Work to complete:
Look through the data below and report how many lines include "handed". Only the number should be given.

────────────────────

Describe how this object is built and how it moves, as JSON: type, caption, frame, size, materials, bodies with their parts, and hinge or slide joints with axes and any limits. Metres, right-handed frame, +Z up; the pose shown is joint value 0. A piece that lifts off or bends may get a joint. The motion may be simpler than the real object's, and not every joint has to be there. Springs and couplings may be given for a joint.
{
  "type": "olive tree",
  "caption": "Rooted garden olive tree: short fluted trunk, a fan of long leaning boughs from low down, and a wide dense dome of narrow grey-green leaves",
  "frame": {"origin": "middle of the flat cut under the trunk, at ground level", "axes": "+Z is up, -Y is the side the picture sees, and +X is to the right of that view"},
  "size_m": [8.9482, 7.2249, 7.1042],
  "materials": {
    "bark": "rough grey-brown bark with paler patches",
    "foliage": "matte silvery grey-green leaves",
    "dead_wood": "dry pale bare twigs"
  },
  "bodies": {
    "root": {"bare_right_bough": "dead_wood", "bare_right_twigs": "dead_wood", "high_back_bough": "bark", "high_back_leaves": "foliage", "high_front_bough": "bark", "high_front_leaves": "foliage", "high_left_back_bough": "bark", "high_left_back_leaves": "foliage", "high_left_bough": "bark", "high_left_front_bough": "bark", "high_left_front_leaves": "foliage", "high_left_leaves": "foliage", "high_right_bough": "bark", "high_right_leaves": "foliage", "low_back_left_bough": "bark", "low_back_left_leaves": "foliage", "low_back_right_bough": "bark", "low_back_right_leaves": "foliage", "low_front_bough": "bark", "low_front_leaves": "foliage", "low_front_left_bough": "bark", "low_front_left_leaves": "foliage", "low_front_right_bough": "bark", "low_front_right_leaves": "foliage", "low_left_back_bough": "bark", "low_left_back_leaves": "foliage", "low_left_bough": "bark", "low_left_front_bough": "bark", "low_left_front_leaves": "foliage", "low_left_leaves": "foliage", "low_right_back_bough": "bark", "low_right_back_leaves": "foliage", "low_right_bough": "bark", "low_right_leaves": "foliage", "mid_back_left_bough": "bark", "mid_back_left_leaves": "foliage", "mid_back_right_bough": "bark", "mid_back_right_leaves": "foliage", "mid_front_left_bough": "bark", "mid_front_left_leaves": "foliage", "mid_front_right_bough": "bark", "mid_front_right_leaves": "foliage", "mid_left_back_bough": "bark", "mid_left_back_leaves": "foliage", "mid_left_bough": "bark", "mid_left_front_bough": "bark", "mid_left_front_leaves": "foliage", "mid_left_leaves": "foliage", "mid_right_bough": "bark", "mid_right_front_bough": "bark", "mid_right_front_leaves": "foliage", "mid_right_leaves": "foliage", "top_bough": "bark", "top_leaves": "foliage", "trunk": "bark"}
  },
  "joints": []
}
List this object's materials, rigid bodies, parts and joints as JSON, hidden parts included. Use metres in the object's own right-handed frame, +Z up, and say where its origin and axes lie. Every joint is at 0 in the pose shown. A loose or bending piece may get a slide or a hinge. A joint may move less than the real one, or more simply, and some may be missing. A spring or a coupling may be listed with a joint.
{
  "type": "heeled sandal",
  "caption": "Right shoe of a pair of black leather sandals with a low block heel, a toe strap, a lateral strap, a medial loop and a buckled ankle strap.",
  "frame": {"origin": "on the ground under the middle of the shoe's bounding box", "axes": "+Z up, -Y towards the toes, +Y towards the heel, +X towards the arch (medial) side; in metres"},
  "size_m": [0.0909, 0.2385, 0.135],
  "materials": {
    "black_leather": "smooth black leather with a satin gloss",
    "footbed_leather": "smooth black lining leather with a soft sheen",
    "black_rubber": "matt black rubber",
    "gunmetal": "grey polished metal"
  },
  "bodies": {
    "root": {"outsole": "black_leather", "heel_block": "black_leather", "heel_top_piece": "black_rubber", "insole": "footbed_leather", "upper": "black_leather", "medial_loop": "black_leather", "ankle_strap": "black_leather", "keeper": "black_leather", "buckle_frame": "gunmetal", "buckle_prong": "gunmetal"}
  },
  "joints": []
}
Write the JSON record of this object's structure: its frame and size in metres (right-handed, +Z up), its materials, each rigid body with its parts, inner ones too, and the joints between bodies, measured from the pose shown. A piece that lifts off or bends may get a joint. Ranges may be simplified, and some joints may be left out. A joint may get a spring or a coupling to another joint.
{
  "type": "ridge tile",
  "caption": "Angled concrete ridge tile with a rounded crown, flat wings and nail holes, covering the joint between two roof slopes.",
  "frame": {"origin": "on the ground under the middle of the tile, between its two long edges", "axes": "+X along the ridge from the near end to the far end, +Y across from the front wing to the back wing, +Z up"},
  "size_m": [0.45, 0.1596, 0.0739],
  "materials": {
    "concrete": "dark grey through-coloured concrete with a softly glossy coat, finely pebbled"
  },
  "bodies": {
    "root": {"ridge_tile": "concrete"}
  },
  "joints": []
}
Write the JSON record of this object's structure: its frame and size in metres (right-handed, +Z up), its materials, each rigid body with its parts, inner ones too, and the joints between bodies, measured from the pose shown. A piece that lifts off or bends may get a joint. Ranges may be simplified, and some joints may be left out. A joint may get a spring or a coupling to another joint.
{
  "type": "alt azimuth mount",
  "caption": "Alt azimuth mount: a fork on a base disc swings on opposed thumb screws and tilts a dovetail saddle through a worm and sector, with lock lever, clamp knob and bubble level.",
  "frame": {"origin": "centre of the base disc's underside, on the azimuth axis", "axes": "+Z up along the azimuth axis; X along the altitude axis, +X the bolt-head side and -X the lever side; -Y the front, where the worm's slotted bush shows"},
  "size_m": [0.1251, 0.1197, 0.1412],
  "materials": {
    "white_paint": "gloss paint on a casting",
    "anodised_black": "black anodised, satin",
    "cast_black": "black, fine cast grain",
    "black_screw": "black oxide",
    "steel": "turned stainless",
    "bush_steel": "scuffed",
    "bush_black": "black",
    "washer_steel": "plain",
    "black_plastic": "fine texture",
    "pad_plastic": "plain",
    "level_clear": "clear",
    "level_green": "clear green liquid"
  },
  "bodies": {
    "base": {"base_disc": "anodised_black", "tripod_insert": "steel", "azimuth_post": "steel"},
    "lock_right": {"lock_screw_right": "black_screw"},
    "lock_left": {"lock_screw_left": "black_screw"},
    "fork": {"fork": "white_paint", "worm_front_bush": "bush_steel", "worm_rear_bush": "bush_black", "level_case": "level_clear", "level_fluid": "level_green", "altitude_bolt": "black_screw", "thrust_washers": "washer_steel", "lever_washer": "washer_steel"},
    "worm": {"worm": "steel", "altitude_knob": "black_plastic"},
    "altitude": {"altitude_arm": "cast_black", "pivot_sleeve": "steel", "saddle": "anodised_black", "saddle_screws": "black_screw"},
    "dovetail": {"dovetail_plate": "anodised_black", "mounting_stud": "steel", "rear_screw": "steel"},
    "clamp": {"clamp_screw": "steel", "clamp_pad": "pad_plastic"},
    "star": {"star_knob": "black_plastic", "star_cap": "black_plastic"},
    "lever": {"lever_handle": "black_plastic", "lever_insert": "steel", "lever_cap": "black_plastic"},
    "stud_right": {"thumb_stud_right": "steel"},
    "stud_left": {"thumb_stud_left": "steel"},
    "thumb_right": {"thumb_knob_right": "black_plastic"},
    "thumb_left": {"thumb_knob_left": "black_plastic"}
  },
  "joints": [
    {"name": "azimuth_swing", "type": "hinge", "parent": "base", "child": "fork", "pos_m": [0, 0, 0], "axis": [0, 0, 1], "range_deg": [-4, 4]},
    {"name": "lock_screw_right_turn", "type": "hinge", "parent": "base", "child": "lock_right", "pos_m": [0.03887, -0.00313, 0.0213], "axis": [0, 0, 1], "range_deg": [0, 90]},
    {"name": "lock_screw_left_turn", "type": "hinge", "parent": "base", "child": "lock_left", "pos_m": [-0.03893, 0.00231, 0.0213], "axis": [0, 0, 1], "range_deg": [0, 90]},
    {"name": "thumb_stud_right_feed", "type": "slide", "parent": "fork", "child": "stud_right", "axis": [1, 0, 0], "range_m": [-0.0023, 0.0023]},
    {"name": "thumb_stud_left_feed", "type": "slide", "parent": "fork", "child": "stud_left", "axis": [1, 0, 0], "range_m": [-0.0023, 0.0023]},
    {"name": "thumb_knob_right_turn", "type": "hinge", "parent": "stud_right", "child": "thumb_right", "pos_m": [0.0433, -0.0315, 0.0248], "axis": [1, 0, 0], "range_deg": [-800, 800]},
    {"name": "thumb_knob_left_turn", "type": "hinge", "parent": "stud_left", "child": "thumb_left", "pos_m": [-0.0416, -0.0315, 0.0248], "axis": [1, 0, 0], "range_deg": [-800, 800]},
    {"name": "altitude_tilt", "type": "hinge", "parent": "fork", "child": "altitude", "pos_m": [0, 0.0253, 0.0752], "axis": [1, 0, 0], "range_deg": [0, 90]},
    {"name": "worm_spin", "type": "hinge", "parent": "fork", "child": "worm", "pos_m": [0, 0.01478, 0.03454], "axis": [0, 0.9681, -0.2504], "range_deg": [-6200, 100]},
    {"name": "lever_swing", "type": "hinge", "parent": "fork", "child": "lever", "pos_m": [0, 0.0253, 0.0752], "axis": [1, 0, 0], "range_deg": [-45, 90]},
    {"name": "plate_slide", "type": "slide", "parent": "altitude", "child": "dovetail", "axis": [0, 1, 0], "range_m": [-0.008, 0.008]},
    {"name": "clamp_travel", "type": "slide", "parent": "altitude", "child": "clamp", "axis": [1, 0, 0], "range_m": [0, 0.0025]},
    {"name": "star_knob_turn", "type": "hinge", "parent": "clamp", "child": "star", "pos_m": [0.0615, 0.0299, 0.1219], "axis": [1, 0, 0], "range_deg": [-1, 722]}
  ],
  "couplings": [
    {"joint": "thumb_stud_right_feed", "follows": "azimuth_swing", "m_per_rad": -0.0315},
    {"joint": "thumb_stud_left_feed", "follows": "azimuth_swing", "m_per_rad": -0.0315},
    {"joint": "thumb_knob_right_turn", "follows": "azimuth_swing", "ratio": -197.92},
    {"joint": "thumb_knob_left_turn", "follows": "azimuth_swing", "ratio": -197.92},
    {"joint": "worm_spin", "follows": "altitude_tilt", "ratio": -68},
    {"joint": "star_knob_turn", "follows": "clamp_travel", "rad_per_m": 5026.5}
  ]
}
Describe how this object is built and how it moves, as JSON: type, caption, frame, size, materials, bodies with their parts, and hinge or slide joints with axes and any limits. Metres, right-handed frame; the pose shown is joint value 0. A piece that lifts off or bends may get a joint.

────────────────────

Solution to this exercise:
5